Besides recommending Pearce’s book, what are some other ways to deal with holiday homophobia? She says she has encountered such situations on numerous occasions. “I ask if they would mind refraining from saying such things in front of me, because these are my friends they are talking about and I find the statements hurtful and wrong,” she says. “Since these are people who mean well, they have usually honored my request, even when they think I’m deluded. As for the few obnoxious exceptions who won’t, I just avoid them, since rational conversations don’t seem to work with them.” And she adds that it’s important for LGBT people to be out, even though she realizes it’s difficult in certain situations. Knowing that someone you know and love is gay “is the biggest thing ever” in terms of overcoming antigay feelings.

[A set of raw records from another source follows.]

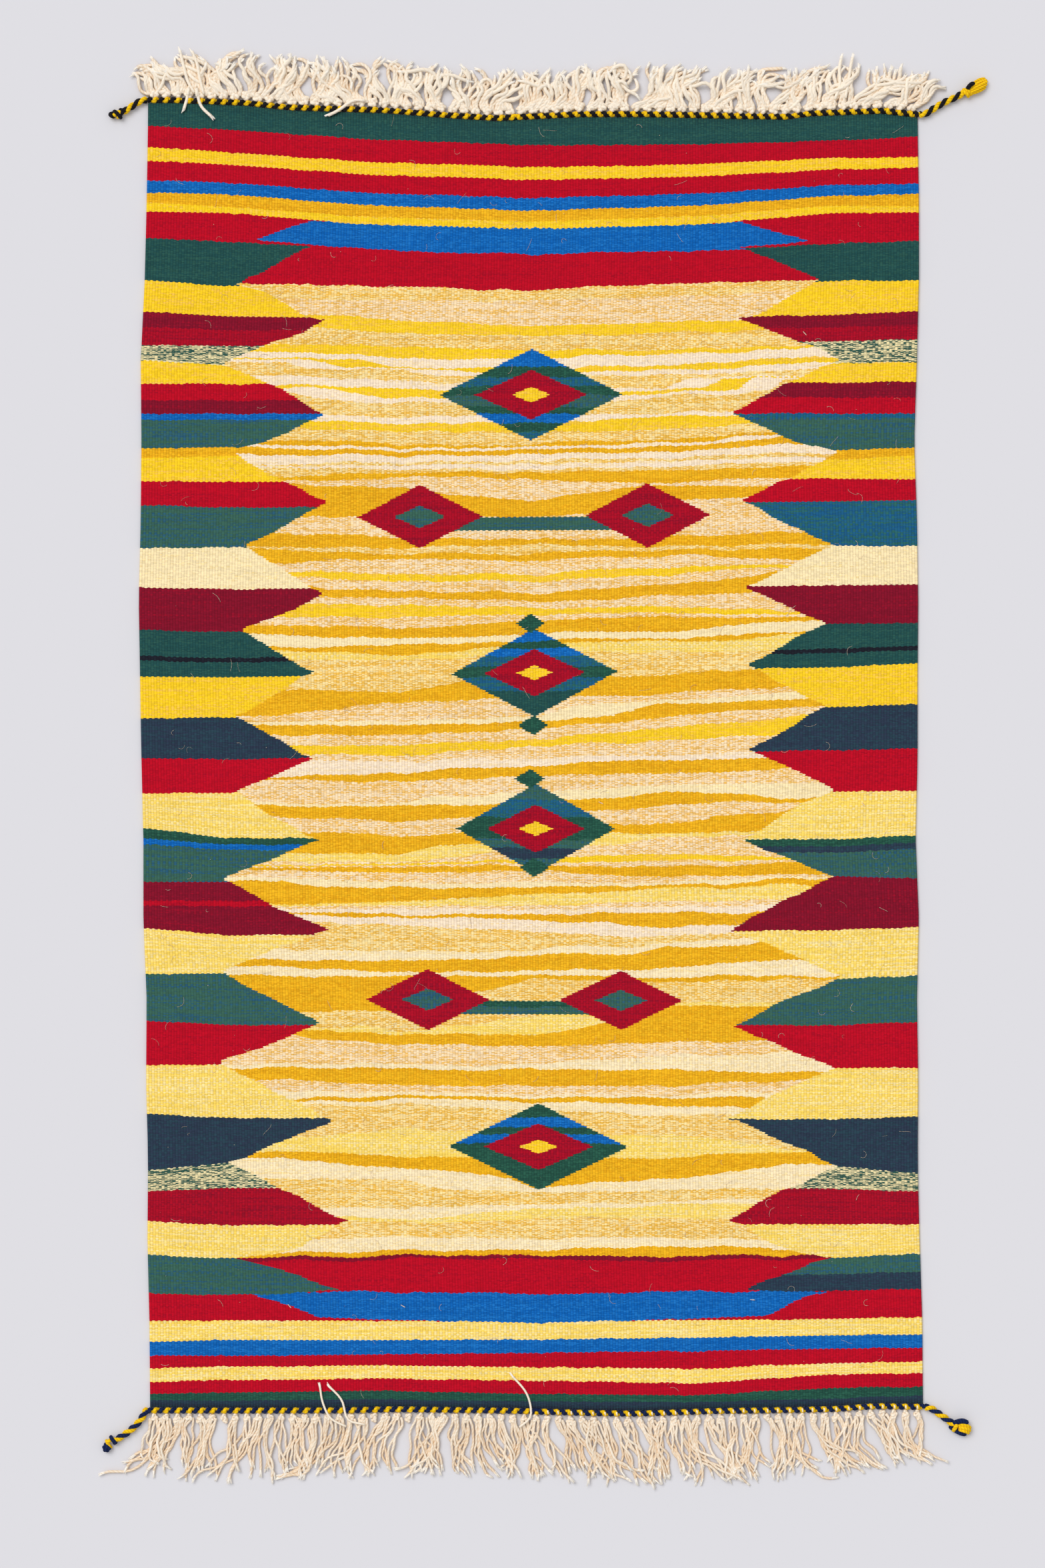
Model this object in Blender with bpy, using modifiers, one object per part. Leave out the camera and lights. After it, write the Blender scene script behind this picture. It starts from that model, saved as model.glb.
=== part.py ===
"""A flat-woven kilim rug lying on a floor: the woven field, its two twined edges, the knotted warp fringes
and the four twisted corner tails with their end knots.

Metres, +Z up. The origin is the middle of the rug on its underside, +Y runs along the warps towards the head
of the rug, and +X runs along the wefts towards its right selvedge.
"""

import math
import random
from collections import namedtuple

import bmesh
import bpy
from mathutils import Vector

MM = 0.001

# The woven field.
FIELD_THICKNESS = 3.0 * MM
GAP = 0.3 * MM

# The twined edges: two yarns that turn about each other once for every bunch of warps.
KNOTS_PER_END = 67
TWINE_WIDTH = 5.2 * MM
TWINE_FLATNESS = 0.62
STEPS_PER_TURN = 6
HEAD_REVERSAL = -15 * MM
FOOT_REVERSAL = 4 * MM

# The fringe: one knot for every bunch of warps, with two strands out of each knot.
KNOT_ROW_WIDTH = 5.0 * MM
KNOT_BULGE = 1.0 * MM
KNOT_HEIGHT = 4.4 * MM
KNOT_VALLEY = 2.4 * MM
FRINGE_INSET = 3.0 * MM
STRAND_REACH_UNEVENNESS = 0.16
STRAND_SEED = 11
FACING_OUT = 0.7

# A strand's sections, from the one just clear of its knot to its tip: the share of its reach, and how thick
# it is there.
Section = namedtuple("Section", "share thickness")
STRAND_SECTIONS = (
    Section(0.16, 2.4 * MM),
    Section(1.00, 1.7 * MM),
)

# The corner tails: a two-ply cord that keeps the twining's two yarns.
TAIL_WIDTH = 5.4 * MM
TAIL_TURN = 12.0 * MM
KNOT_STEPS = 10
KNOT_FLATNESS = 0.8
MERGE = 0.01 * MM
ROUTE_FINENESS = 24

# The selvedges, by height up the rug. The sides wander a few millimetres.
Selvedge = namedtuple("Selvedge", "along left right")
SELVEDGES_MM = (
    Selvedge(575, -345.6, 347.4),
    Selvedge(503, -346.8, 348.6),
    Selvedge(431, -348.6, 348.6),
    Selvedge(359, -352.2, 346.8),
    Selvedge(287, -351.6, 344.4),
    Selvedge(215, -352.2, 346.8),
    Selvedge(143, -354.0, 348.0),
    Selvedge(71, -352.8, 347.4),
    Selvedge(-1, -351.6, 347.4),
    Selvedge(-73, -349.8, 345.6),
    Selvedge(-145, -349.8, 348.6),
    Selvedge(-217, -346.8, 346.8),
    Selvedge(-289, -347.4, 348.0),
    Selvedge(-361, -345.6, 347.4),
    Selvedge(-433, -346.2, 349.2),
    Selvedge(-505, -344.4, 351.6),
    Selvedge(-577, -343.8, 352.2),
)

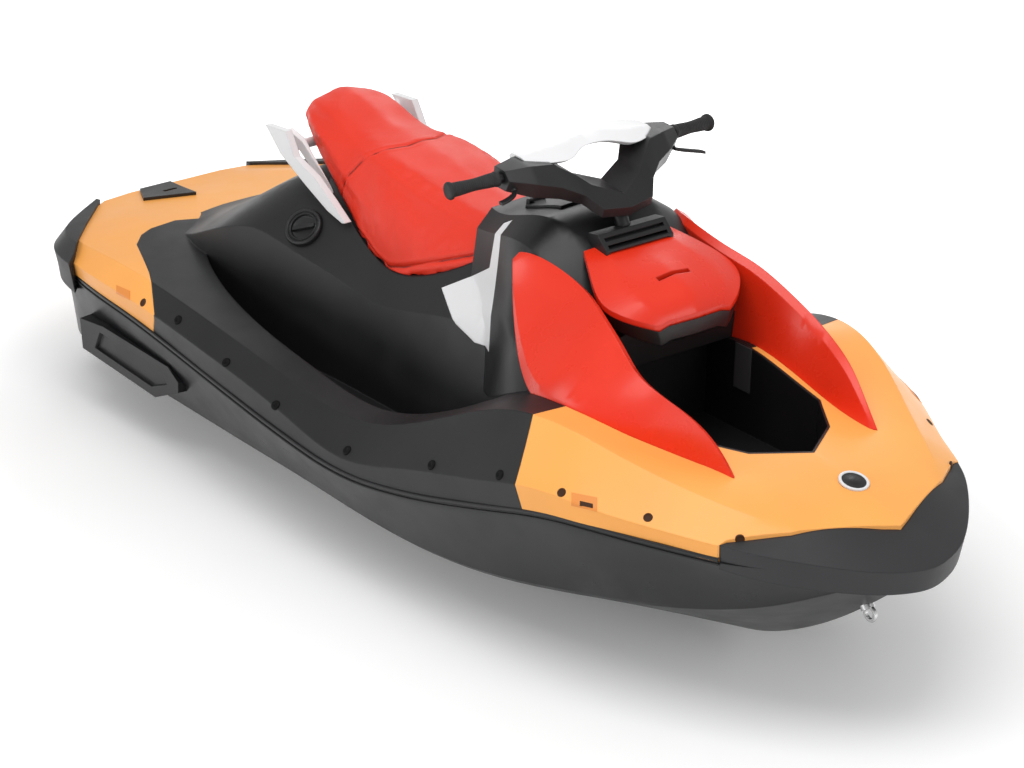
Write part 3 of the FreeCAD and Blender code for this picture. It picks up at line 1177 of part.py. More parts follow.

Her family, she says, have overcome some of these feelings and have been largely supportive of her book project. While there are still “sparks of anger and subjects to avoid,” she says, “there’s a basic love underneath that we all value.” She adds, “In years past, my family would have been upset with me for even trying [to write such a book], so I didn’t attempt it, although I thought about it a lot,” she says. “So much has changed now that several of my relatives actually asked me for copies of the book, and I know people at some conservative Christian seminaries who are passing it around! So I’m hoping it will make a difference.”